- _Data_:
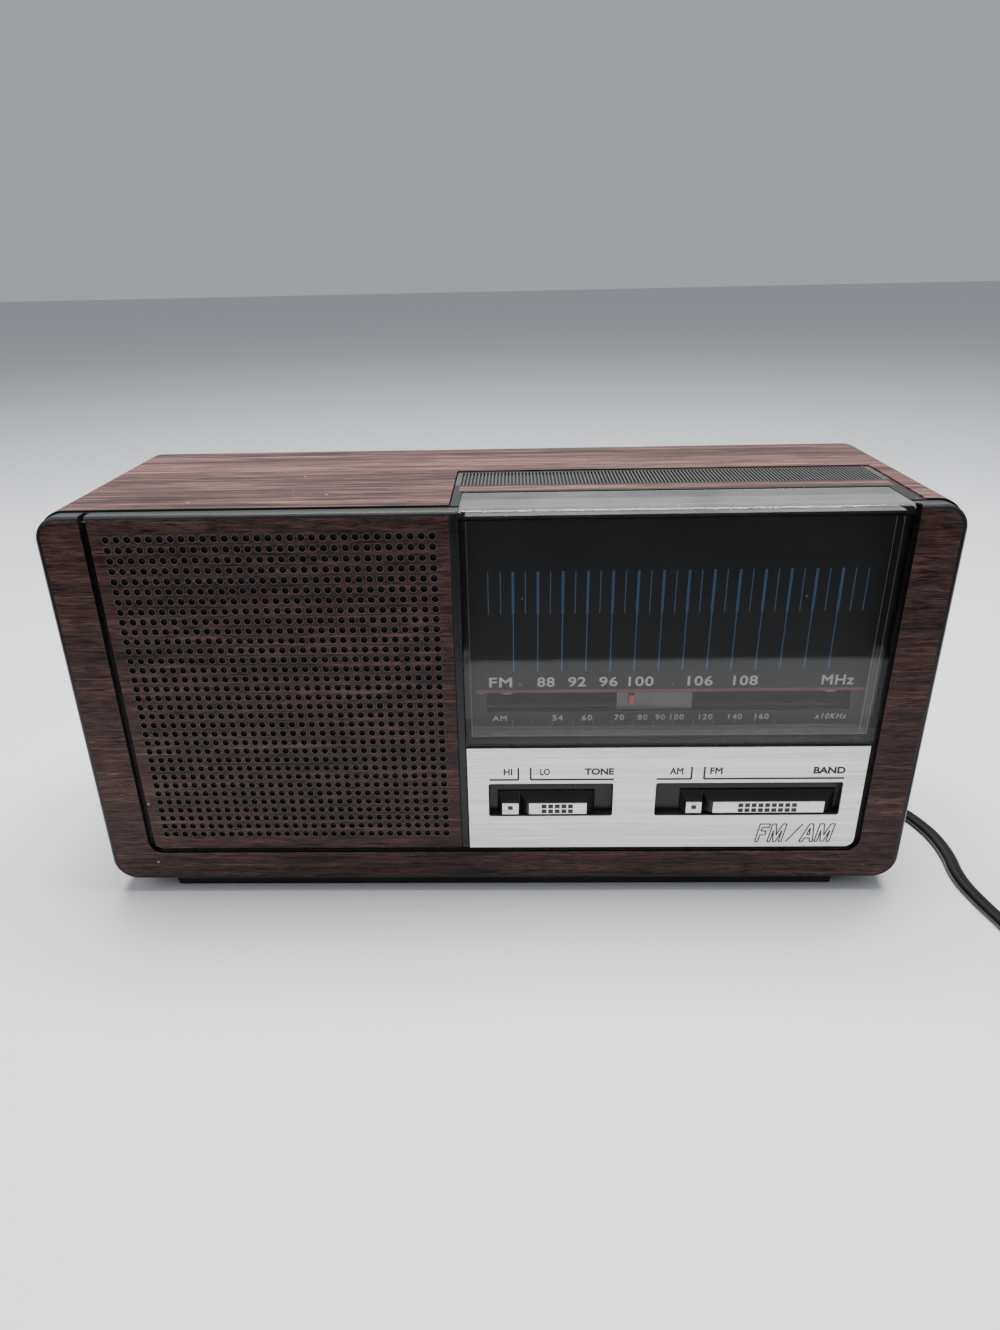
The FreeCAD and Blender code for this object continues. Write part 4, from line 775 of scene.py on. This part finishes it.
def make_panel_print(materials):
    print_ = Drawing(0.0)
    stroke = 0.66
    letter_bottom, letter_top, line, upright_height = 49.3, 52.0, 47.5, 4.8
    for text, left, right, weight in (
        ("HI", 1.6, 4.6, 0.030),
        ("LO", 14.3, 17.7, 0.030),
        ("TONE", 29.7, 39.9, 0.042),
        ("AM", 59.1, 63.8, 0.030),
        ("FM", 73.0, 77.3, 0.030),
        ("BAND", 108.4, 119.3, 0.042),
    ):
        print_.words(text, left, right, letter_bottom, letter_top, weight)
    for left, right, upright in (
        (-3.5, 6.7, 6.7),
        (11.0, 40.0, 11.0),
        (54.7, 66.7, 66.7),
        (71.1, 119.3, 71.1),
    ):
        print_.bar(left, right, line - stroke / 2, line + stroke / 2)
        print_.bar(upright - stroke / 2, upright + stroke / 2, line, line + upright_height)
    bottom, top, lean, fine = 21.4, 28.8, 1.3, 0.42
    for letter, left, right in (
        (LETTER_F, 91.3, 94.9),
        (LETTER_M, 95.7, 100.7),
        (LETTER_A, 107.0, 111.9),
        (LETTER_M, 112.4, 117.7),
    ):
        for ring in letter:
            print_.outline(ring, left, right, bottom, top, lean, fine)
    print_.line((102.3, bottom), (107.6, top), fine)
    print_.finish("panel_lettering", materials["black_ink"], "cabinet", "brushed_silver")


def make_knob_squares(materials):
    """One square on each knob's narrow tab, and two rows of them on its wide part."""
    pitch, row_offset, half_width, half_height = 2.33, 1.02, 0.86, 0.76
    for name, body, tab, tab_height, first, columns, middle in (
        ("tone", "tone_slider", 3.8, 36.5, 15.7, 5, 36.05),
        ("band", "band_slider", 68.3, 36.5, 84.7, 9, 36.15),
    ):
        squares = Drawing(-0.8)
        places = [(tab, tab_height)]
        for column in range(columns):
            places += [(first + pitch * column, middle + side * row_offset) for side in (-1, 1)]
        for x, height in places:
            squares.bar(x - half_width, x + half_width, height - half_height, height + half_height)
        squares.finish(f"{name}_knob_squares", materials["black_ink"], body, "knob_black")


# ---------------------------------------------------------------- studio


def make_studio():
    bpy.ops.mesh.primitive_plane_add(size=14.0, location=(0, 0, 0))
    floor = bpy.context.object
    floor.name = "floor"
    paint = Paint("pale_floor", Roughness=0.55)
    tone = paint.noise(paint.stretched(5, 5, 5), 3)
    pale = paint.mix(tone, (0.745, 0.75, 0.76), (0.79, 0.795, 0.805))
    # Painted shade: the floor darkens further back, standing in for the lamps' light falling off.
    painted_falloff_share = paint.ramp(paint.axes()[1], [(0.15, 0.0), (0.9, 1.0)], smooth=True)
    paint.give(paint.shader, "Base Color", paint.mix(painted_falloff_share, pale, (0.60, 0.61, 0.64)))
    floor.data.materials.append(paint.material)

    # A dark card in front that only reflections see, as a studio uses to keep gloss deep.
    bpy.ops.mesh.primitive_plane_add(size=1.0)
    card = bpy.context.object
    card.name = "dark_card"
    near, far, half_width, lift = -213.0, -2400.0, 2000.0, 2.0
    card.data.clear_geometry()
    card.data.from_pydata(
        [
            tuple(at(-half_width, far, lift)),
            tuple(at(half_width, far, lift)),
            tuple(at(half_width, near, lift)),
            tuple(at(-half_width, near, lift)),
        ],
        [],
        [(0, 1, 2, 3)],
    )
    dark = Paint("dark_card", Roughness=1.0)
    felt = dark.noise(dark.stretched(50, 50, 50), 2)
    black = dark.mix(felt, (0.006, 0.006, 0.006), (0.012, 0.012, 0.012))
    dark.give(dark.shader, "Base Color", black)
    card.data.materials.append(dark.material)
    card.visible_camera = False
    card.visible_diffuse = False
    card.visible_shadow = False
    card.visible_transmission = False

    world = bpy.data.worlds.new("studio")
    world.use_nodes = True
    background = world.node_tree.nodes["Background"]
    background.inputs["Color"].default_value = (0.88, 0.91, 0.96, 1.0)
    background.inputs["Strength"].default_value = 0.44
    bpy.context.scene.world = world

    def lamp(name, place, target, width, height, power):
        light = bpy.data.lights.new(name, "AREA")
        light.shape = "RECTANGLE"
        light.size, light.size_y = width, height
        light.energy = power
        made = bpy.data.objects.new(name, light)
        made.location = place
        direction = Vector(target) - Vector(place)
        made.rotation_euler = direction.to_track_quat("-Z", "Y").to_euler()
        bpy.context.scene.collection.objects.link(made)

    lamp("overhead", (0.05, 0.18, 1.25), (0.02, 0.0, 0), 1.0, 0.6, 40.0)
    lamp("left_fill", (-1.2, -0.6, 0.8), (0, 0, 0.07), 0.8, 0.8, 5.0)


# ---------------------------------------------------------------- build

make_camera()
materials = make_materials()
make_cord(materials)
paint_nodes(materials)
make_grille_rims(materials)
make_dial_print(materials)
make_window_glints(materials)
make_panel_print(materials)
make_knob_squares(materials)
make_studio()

- _Direction_: Return every line of the material exactly.

- _Task answer_:
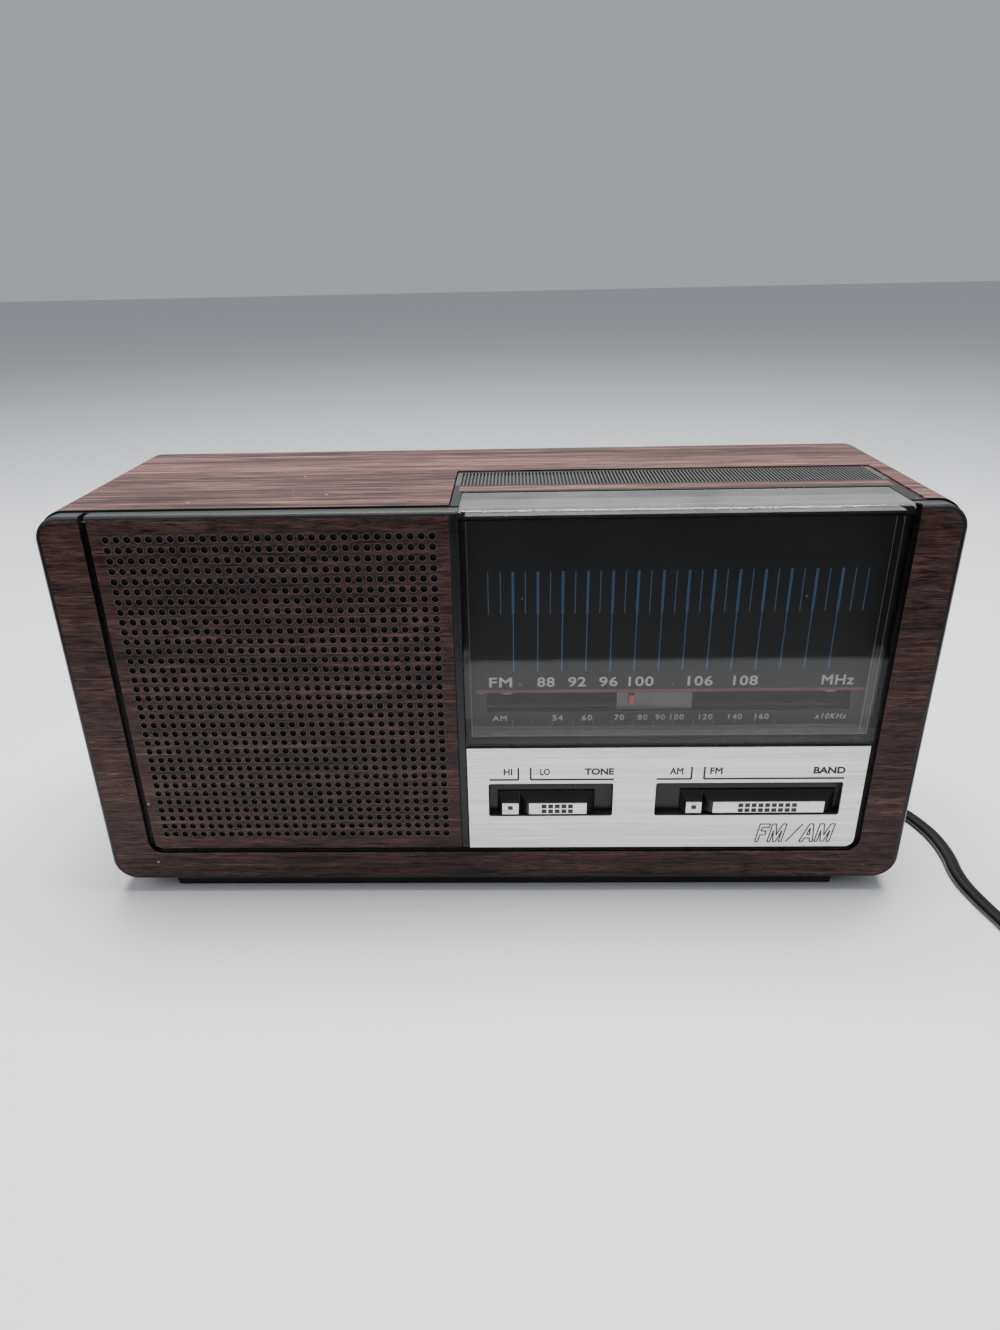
The FreeCAD and Blender code for this object continues. Write part 4, from line 775 of scene.py on. This part finishes it.
def make_panel_print(materials):
    print_ = Drawing(0.0)
    stroke = 0.66
    letter_bottom, letter_top, line, upright_height = 49.3, 52.0, 47.5, 4.8
    for text, left, right, weight in (
        ("HI", 1.6, 4.6, 0.030),
        ("LO", 14.3, 17.7, 0.030),
        ("TONE", 29.7, 39.9, 0.042),
        ("AM", 59.1, 63.8, 0.030),
        ("FM", 73.0, 77.3, 0.030),
        ("BAND", 108.4, 119.3, 0.042),
    ):
        print_.words(text, left, right, letter_bottom, letter_top, weight)
    for left, right, upright in (
        (-3.5, 6.7, 6.7),
        (11.0, 40.0, 11.0),
        (54.7, 66.7, 66.7),
        (71.1, 119.3, 71.1),
    ):
        print_.bar(left, right, line - stroke / 2, line + stroke / 2)
        print_.bar(upright - stroke / 2, upright + stroke / 2, line, line + upright_height)
    bottom, top, lean, fine = 21.4, 28.8, 1.3, 0.42
    for letter, left, right in (
        (LETTER_F, 91.3, 94.9),
        (LETTER_M, 95.7, 100.7),
        (LETTER_A, 107.0, 111.9),
        (LETTER_M, 112.4, 117.7),
    ):
        for ring in letter:
            print_.outline(ring, left, right, bottom, top, lean, fine)
    print_.line((102.3, bottom), (107.6, top), fine)
    print_.finish("panel_lettering", materials["black_ink"], "cabinet", "brushed_silver")


def make_knob_squares(materials):
    """One square on each knob's narrow tab, and two rows of them on its wide part."""
    pitch, row_offset, half_width, half_height = 2.33, 1.02, 0.86, 0.76
    for name, body, tab, tab_height, first, columns, middle in (
        ("tone", "tone_slider", 3.8, 36.5, 15.7, 5, 36.05),
        ("band", "band_slider", 68.3, 36.5, 84.7, 9, 36.15),
    ):
        squares = Drawing(-0.8)
        places = [(tab, tab_height)]
        for column in range(columns):
            places += [(first + pitch * column, middle + side * row_offset) for side in (-1, 1)]
        for x, height in places:
            squares.bar(x - half_width, x + half_width, height - half_height, height + half_height)
        squares.finish(f"{name}_knob_squares", materials["black_ink"], body, "knob_black")


# ---------------------------------------------------------------- studio


def make_studio():
    bpy.ops.mesh.primitive_plane_add(size=14.0, location=(0, 0, 0))
    floor = bpy.context.object
    floor.name = "floor"
    paint = Paint("pale_floor", Roughness=0.55)
    tone = paint.noise(paint.stretched(5, 5, 5), 3)
    pale = paint.mix(tone, (0.745, 0.75, 0.76), (0.79, 0.795, 0.805))
    # Painted shade: the floor darkens further back, standing in for the lamps' light falling off.
    painted_falloff_share = paint.ramp(paint.axes()[1], [(0.15, 0.0), (0.9, 1.0)], smooth=True)
    paint.give(paint.shader, "Base Color", paint.mix(painted_falloff_share, pale, (0.60, 0.61, 0.64)))
    floor.data.materials.append(paint.material)

    # A dark card in front that only reflections see, as a studio uses to keep gloss deep.
    bpy.ops.mesh.primitive_plane_add(size=1.0)
    card = bpy.context.object
    card.name = "dark_card"
    near, far, half_width, lift = -213.0, -2400.0, 2000.0, 2.0
    card.data.clear_geometry()
    card.data.from_pydata(
        [
            tuple(at(-half_width, far, lift)),
            tuple(at(half_width, far, lift)),
            tuple(at(half_width, near, lift)),
            tuple(at(-half_width, near, lift)),
        ],
        [],
        [(0, 1, 2, 3)],
    )
    dark = Paint("dark_card", Roughness=1.0)
    felt = dark.noise(dark.stretched(50, 50, 50), 2)
    black = dark.mix(felt, (0.006, 0.006, 0.006), (0.012, 0.012, 0.012))
    dark.give(dark.shader, "Base Color", black)
    card.data.materials.append(dark.material)
    card.visible_camera = False
    card.visible_diffuse = False
    card.visible_shadow = False
    card.visible_transmission = False

    world = bpy.data.worlds.new("studio")
    world.use_nodes = True
    background = world.node_tree.nodes["Background"]
    background.inputs["Color"].default_value = (0.88, 0.91, 0.96, 1.0)
    background.inputs["Strength"].default_value = 0.44
    bpy.context.scene.world = world

    def lamp(name, place, target, width, height, power):
        light = bpy.data.lights.new(name, "AREA")
        light.shape = "RECTANGLE"
        light.size, light.size_y = width, height
        light.energy = power
        made = bpy.data.objects.new(name, light)
        made.location = place
        direction = Vector(target) - Vector(place)
        made.rotation_euler = direction.to_track_quat("-Z", "Y").to_euler()
        bpy.context.scene.collection.objects.link(made)

    lamp("overhead", (0.05, 0.18, 1.25), (0.02, 0.0, 0), 1.0, 0.6, 40.0)
    lamp("left_fill", (-1.2, -0.6, 0.8), (0, 0, 0.07), 0.8, 0.8, 5.0)


# ---------------------------------------------------------------- build

make_camera()
materials = make_materials()
make_cord(materials)
paint_nodes(materials)
make_grille_rims(materials)
make_dial_print(materials)
make_window_glints(materials)
make_panel_print(materials)
make_knob_squares(materials)
make_studio()